* What you need to do *
Return, exactly as written, the lines from the one containing "chainTube(CHAIN_OVER_WHEEL, 14), whitePlastic);" through the one containing "points = [vertex.co", with both ends included.

* Recorded information *
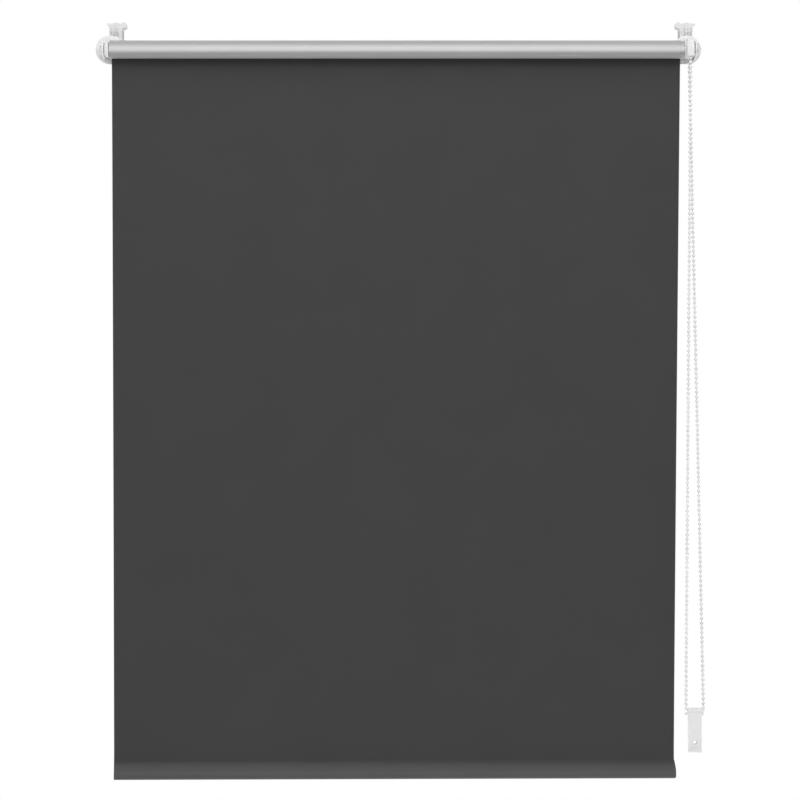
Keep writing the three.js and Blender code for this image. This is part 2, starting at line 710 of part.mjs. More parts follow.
/** Clutch core: a fixed post that the springs grip, with a groove for its clip. */
function clutchCore() {
  const clipAt = coreTip + 2;
  return turnedX(
    [
      [coreTip, 0],
      [coreTip, CORE_RADIUS],
      [clipAt, CORE_RADIUS],
      [clipAt, CORE_RADIUS - 0.9],
      [clipAt + 1.6, CORE_RADIUS - 0.9],
      [clipAt + 1.6, CORE_RADIUS],
      [coreFlangeStart, CORE_RADIUS],
      [coreFlangeStart, CORE_FLANGE_RADIUS],
      [coreEnd, CORE_FLANGE_RADIUS],
      [coreEnd, SCREW_RADIUS + GAP],
      [coreEnd - 16, SCREW_RADIUS + GAP],
      [coreEnd - 17, 0],
    ],
    24,
  );
}

/** Open ring snapped into the core's groove. */
function retainingClip() {
  const ring = new THREE.Shape();
  const [inner, outer] = [CORE_RADIUS - 0.6, CORE_RADIUS + 1.4];
  const gapAngle = 0.35;
  ring.absarc(AXIS_Y, AXIS_Z, outer, gapAngle, 2 * Math.PI - gapAngle);
  ring.absarc(AXIS_Y, AXIS_Z, inner, 2 * Math.PI - gapAngle, gapAngle, true);
  return prismX(ring, coreTip + 2.3, coreTip + 3.3, 10);
}

const wrapSpring = (x0) =>
  coil(x0, x0 + WRAP_LENGTH, CORE_RADIUS + 0.85, WRAP_TURNS, WRAP_WIRE);

/** Chain guard: hood over the wheel with straight skirts, closed on its outer side. */
function chainGuard() {
  const hood = (r) => {
    const shape = new THREE.Shape();
    shape.moveTo(AXIS_Y + r, AXIS_Z - GUARD_SKIRT);
    shape.lineTo(AXIS_Y + r, AXIS_Z);
    shape.absarc(AXIS_Y, AXIS_Z, r, 0, Math.PI);
    shape.lineTo(AXIS_Y - r, AXIS_Z - GUARD_SKIRT);
    return shape;
  };
  const webEnd = webStart + GUARD_WALL;
  const hoodStart = webEnd - GUARD_WIDTH;
  const inside = new THREE.Shape();
  const r = GUARD_RADIUS - GUARD_WALL;
  inside.moveTo(AXIS_Y + r, AXIS_Z - GUARD_SKIRT - 5);
  inside.lineTo(AXIS_Y + r, AXIS_Z);
  inside.absarc(AXIS_Y, AXIS_Z, r, 0, Math.PI);
  inside.lineTo(AXIS_Y - r, AXIS_Z - GUARD_SKIRT - 5);
  return cut(
    prismX(hood(GUARD_RADIUS), hoodStart, webEnd, 14),
    prismX(inside, hoodStart - 1, webStart, 14),
    rodX(webStart - 1, webEnd + 1, CORE_RADIUS + GAP, 24),
  );
}

/** Screw through the drive cheek into the core. */
function coreScrew() {
  const face = driveCheekX + CHEEK_THICKNESS + GAP;
  return turnedX(
    [
      [coreEnd - 15, 0],
      [coreEnd - 14, SCREW_RADIUS],
      [face, SCREW_RADIUS],
      [face, 3.6],
      [face + 1, 3.5],
      [face + 1.9, 2.2],
      [face + 2.1, 0],
    ],
    24,
  );
}

// ------------------------------------------------------------- sheet and hem

/** Hanging sheet, tapered to the hem, starting just clear of the wound turn. */
function fabricSheet() {
  const front = rollOuter - FABRIC_THICKNESS;
  const top = AXIS_Z - Math.sqrt((rollOuter + GAP) ** 2 - front ** 2);
  const shape = new THREE.Shape();
  shape.moveTo(hemStart, hemTop + GAP);
  shape.lineTo(hemEnd, hemTop + GAP);
  shape.lineTo(fabricEnd, top);
  shape.lineTo(fabricStart, top);
  return prismY(shape, sheetBack - FABRIC_THICKNESS, sheetBack);
}

/** Teardrop outline of the hem pocket, drawn in from the outside by inset. */
function hemOutline(inset) {
  const half = HEM_THICKNESS / 2 - inset;
  const tip = FABRIC_THICKNESS + 0.05 - inset;
  const [y, z] = [sheetMiddle, hemBottom + inset];
  const top = tip > 0 ? hemTop : hemTop - 6;
  const tipHalf = Math.max(tip, 0.15);
  const shape = new THREE.Shape();
  shape.moveTo(y + tipHalf, top);
  shape.quadraticCurveTo(y + tipHalf, top - 5, y + half * 0.8, z + HEM_HEIGHT * 0.5);
  shape.quadraticCurveTo(y + half, z + HEM_HEIGHT * 0.36, y + half, z + half);
  shape.absarc(y, z + half, half, 0, -Math.PI, true);
  shape.quadraticCurveTo(
    y - half,
    z + HEM_HEIGHT * 0.36,
    y - half * 0.8,
    z + HEM_HEIGHT * 0.5,
  );
  shape.quadraticCurveTo(y - tipHalf, top - 5, y - tipHalf, top);
  return shape;
}

/** Hem pocket: one loop of the same fabric, open at both ends. */
const hemSleeve = () =>
  cut(
    prismX(hemOutline(0), hemStart, hemEnd, 6),
    prismX(hemOutline(FABRIC_THICKNESS), hemStart - 1, hemEnd + 1, 6),
  );

const barBottom = hemBottom + FABRIC_THICKNESS + GAP;
const barOutline = () =>
  roundedRectangle(
    sheetMiddle,
    barBottom + BAR_HEIGHT / 2,
    BAR_THICKNESS,
    BAR_HEIGHT,
    BAR_THICKNESS / 2 - 0.05,
  );
const barInset = BAR_CAP_THICKNESS + 2 * GAP;
const bottomBar = () => prismX(barOutline(), hemStart + barInset, hemEnd - barInset, 3);
const barCap = (x0) => prismX(barOutline(), x0, x0 + BAR_CAP_THICKNESS, 3);

// ------------------------------------------------------------- chain and its tag

const chainTube = (points, steps) => {
  const route = points.map((point) => new THREE.Vector3(...point));
  return wire(new THREE.CatmullRomCurve3(route, false, "centripetal"), BEAD_RADIUS, 8, steps);
};

const tagMiddle = AXIS_Y;
const channelHalf = BEAD_RADIUS + 0.4;
const tagFrontFace = tagMiddle - channelHalf - TAG_WALL;
const tagBackFace = tagMiddle + channelHalf + TAG_WALL;
const tagBottom = TAG_TOP - TAG_HEIGHT;
const tagHoleZ = TAG_TOP - TAG_HOLE_FROM_TOP;

/** Front shell of the tag: face, cap bar, wings, side walls and inner bosses. */
function tagFront() {
  const half = TAG_WIDTH / 2;
  const [x0, x1] = [TAG_X - half, TAG_X + half];
  const inner = tagFrontFace + TAG_WALL;
  const seam = tagBackFace - TAG_WALL - GAP;
  const pocketTop = TAG_TOP - 14;
  const body = join(
    prismY(
      roundedRectangle(TAG_X, TAG_TOP - TAG_HEIGHT / 2, TAG_WIDTH, TAG_HEIGHT, 0.8),
      tagFrontFace,
      inner,
      3,
    ),
    block(x0 + 1.3, x1 + 3.3, tagFrontFace - 0.6, inner, TAG_TOP - 4.6, TAG_TOP),
    block(x0 - 4.6, x1 + 3, tagFrontFace - 0.2, inner, TAG_TOP - 8.5, TAG_TOP - 6.3),
    block(x0, x0 + TAG_WALL, inner - 0.5, seam, tagBottom + 0.8, pocketTop),
    block(x1 - TAG_WALL, x1, inner - 0.5, seam, tagBottom + 0.8, pocketTop),
    block(x0 + 0.8, x1 - 0.8, inner - 0.5, seam, tagBottom, tagBottom + TAG_WALL),
    block(x0, x1, inner - 0.5, seam, pocketTop - TAG_WALL, pocketTop),
    prismY(roundedRectangle(TAG_X, TAG_TOP - 3, 12, 5.4, 2), inner - 0.5, seam, 4),
    rodY(inner - 0.5, seam, TAG_HOLE_RADIUS + 1.6, TAG_X, tagHoleZ),
    ...[0, 2.2, 4.4, 6.6].map((step) =>
      block(
        x0 + 0.9,
        x1 - 0.9,
        tagFrontFace - 0.35,
        tagFrontFace + 0.4,
        tagBottom + 1.2 + step,
        tagBottom + 2.2 + step,
      ),
    ),
  );
  return cut(body, rodY(tagFrontFace - 1, seam + 1, TAG_HOLE_RADIUS, TAG_X, tagHoleZ, 28));
}

/** Back plate of the tag, which closes the channel behind the chain. */
function tagBack() {
  const half = TAG_WIDTH / 2;
  const [x0, x1] = [TAG_X - half, TAG_X + half];
  const inner = tagBackFace - TAG_WALL;
  const body = join(
    prismY(
      roundedRectangle(TAG_X, TAG_TOP - TAG_HEIGHT / 2, TAG_WIDTH, TAG_HEIGHT, 0.8),
      inner,
      tagBackFace,
      3,
    ),
    block(x0 - 4.6, x1 + 3, inner, tagBackFace, TAG_TOP - 8.5, TAG_TOP - 6.3),
  );
  return cut(body, rodY(inner - 1, tagBackFace + 1, TAG_HOLE_RADIUS, TAG_X, tagHoleZ, 28));
}

// ------------------------------------------------------------------- assembly
const blind = new THREE.Group();

function add(parent, name, geometry, material) {
  const mesh = new THREE.Mesh(closed(geometry), material);
  mesh.name = name;
  parent.add(mesh);
  return mesh;
}

/** One clamp with its bracket; inward is +1 at the idle end and -1 at the chain end. */
function addClamp(side, x, inward, bracketGeometry) {
  const clamp = new THREE.Group();
  clamp.position.set(x, 0, 0);
  blind.add(clamp);
  const piece = (name, geometry, material) =>
    add(clamp, `${side}_${name}`, closed(geometry).scale(inward, 1, 1), material);
  piece("clamp_body", clampBody(), whitePlastic);
  piece("clamp_jaw", clampJaw(), whitePlastic);
  piece("clamp_screw", clampScrew(), whitePlastic);
  piece("leg_foam", foamPad(GAP), foam);
  piece("jaw_foam", foamPad(JAW_FRONT - GAP - FOAM_THICKNESS), foam);
  piece("bracket", bracketGeometry, whitePlastic);
  piece("bracket_screw", bracketScrew(), steel);
}

const pinHole = PIN_RADIUS + GAP;
const screwHole = SCREW_RADIUS + GAP;
const idleBracket = bracket(IDLE_DISC_OUT, IDLE_CHEEK_OUT, IDLE_CHEEK_HALF, pinHole);
const driveBracket = bracket(DRIVE_DISC_OUT, DRIVE_CHEEK_OUT, DRIVE_CHEEK_HALF, screwHole);
addClamp("left", idleLegX, 1, idleBracket);
addClamp("right", driveLegX, -1, driveBracket);

add(blind, "roller_tube", rollerTube(), silverTube);
add(blind, "fabric_roll", fabricRoll(), silverTube);
add(blind, "idle_plug", idlePlug(), whitePlastic);
add(blind, "idle_pin", idlePin(), whitePlastic);
add(blind, "idle_spring", idleSpring(), steel);
add(blind, "drive_adapter", driveAdapter(), whitePlastic);
add(blind, "chain_wheel", chainWheel(), whitePlastic);

add(blind, "clutch_core", clutchCore(), whitePlastic);
add(blind, "clutch_clip", retainingClip(), steel);
add(blind, "wrap_spring_inner", wrapSpring(wheelStart - 19.5), steel);
add(blind, "wrap_spring_outer", wrapSpring(wheelStart - 9.2), steel);
add(blind, "chain_guard", chainGuard(), whitePlastic);
add(blind, "core_screw", coreScrew(), steel);

add(blind, "fabric_sheet", fabricSheet(), fabric);
add(blind, "hem_sleeve", hemSleeve(), fabric);
add(blind, "bottom_bar", bottomBar(), aluminium);
add(blind, "left_bar_cap", barCap(hemStart + GAP), greyPlastic);
add(blind, "right_bar_cap", barCap(hemEnd - GAP - BAR_CAP_THICKNESS), greyPlastic);

add(blind, "chain_over_wheel", chainTube(CHAIN_OVER_WHEEL, 14), whitePlastic);
add(blind, "chain_front_run", chainTube(CHAIN_FRONT_RUN, 20), whitePlastic);
add(blind, "chain_in_tag", chainTube(CHAIN_IN_TAG, 14), whitePlastic);
add(blind, "chain_back_run", chainTube(CHAIN_BACK_RUN, 20), whitePlastic);
add(blind, "tag_front", tagFront(), whitePlastic);
add(blind, "tag_back", tagBack(), whitePlastic);

export default blind;
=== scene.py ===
import math

import bpy
import numpy as np
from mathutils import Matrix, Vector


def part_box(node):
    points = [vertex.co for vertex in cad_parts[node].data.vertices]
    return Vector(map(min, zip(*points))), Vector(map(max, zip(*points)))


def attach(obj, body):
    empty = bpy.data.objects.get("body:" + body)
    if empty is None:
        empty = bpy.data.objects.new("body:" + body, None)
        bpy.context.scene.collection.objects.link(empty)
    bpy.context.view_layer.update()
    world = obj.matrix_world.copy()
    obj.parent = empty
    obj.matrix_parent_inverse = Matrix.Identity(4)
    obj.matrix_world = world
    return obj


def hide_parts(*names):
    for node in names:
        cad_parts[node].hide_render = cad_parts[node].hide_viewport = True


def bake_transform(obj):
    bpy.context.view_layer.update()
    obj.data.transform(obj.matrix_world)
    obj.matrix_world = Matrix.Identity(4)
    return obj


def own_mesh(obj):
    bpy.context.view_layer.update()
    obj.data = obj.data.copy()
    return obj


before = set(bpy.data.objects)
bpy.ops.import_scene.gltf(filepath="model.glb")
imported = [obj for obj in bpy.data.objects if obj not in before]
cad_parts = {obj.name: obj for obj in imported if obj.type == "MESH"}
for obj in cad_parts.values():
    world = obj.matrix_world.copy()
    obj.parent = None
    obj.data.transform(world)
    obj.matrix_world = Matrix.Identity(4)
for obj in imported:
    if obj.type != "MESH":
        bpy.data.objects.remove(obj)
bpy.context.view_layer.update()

# ---------------------------------------------------------------- camera
# A long lens level with the middle of the blind and square to it, so that the sheet's
# sides stay upright and both ends of the tube are seen alike.
CAMERA_DISTANCE = 3.6
VIEW_WIDTH = 1.0186
SENSOR_WIDTH = 36.0
CAMERA_X = -0.0012
CAMERA_Z = -0.4743
wheel_low, wheel_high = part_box("chain_wheel")
axis_y = (wheel_low.y + wheel_high.y) / 2
axis_z = (wheel_low.z + wheel_high.z) / 2
lens = bpy.data.cameras.new("studio_camera")
lens.sensor_width = SENSOR_WIDTH
lens.lens = SENSOR_WIDTH * CAMERA_DISTANCE / VIEW_WIDTH
lens.clip_end = 60
camera = bpy.data.objects.new("studio_camera", lens)
camera.location = (CAMERA_X, axis_y - CAMERA_DISTANCE, CAMERA_Z)
camera.rotation_euler = (math.pi / 2, 0, 0)
bpy.context.scene.collection.objects.link(camera)
bpy.context.scene.camera = camera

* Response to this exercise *
add(blind, "chain_over_wheel", chainTube(CHAIN_OVER_WHEEL, 14), whitePlastic);
add(blind, "chain_front_run", chainTube(CHAIN_FRONT_RUN, 20), whitePlastic);
add(blind, "chain_in_tag", chainTube(CHAIN_IN_TAG, 14), whitePlastic);
add(blind, "chain_back_run", chainTube(CHAIN_BACK_RUN, 20), whitePlastic);
add(blind, "tag_front", tagFront(), whitePlastic);
add(blind, "tag_back", tagBack(), whitePlastic);

export default blind;
=== scene.py ===
import math

import bpy
import numpy as np
from mathutils import Matrix, Vector


def part_box(node):
    points = [vertex.co for vertex in cad_parts[node].data.vertices]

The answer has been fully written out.